The United States Supreme Court would not hear a case concerning the adoption process of a Louisiana child and a same-sex couple from New York.

The two unmarried men have adopted their 5-year-old son, who was originally from Louisiana. The couple wanted to have an accurate birth certificate for their child, so they requested one from the State of Louisiana. However, the state registrar would not list both men on the birth certificate as the child’s parents because, had they gone through the process in Louisiana, they would not have been eligible to adopt a child.

The couple and their legal team went through numerous courts to fight for their right to be listed as the child’s parents. They won their case in both a federal court and circuit court of appeals. Despite both victories, Louisiana held its ground and would not budge on the issue. Finally, the case was run through the appeals court again, where the couple was struck down by a divided decision.

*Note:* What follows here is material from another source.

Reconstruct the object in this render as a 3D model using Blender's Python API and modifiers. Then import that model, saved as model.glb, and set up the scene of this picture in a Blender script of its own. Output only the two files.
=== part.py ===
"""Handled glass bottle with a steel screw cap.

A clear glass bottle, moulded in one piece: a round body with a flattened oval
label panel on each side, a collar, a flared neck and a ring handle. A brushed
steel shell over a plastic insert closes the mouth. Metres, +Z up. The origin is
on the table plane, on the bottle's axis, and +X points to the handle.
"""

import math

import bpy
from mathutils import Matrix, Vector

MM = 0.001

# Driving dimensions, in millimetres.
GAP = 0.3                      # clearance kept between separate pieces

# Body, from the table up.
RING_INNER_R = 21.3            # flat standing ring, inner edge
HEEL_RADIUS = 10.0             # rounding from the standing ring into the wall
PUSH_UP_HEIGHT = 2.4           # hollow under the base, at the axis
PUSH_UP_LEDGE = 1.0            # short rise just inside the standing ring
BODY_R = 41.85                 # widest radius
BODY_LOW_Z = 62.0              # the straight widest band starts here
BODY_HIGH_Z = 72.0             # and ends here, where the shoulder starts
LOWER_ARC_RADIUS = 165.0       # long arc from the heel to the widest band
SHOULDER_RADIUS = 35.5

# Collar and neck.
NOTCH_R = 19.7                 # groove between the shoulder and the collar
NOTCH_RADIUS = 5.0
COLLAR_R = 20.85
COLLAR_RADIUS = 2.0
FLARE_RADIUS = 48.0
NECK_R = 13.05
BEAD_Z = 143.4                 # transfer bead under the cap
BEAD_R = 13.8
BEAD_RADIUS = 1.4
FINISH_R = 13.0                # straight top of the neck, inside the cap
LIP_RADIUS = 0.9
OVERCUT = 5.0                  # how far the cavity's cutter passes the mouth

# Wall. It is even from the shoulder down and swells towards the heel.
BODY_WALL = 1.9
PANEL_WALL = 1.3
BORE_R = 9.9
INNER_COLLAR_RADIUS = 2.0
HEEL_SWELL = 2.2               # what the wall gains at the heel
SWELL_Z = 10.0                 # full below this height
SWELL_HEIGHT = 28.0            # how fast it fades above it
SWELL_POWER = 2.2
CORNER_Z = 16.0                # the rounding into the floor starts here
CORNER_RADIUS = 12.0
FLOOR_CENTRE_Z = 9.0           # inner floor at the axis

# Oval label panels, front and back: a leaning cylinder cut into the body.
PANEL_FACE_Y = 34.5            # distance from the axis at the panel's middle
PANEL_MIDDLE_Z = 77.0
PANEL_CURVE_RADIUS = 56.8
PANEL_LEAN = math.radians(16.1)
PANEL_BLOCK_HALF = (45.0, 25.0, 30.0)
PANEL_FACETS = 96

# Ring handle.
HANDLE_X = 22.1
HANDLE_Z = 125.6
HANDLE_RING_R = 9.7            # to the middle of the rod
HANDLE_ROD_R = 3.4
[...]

The couple’s last hope was to bring the case to the U.S. Supreme Court to see how it would rule. However, the high court would not hear the case and will let the most recent ruling stand.

The couple argues that the ruling is contrary to the Full Faith and Credit Clause of the Constitution and it sets a dangerous precedent for children who may now become vulnerable when they move or travel to different states.

Under this decision, individuals can be parents in some states and not in others. This could make it so that kids in foster care throughout the state of Louisiana may stay there because unmarried couples are not going to want to adopt them and be subjected to prejudice.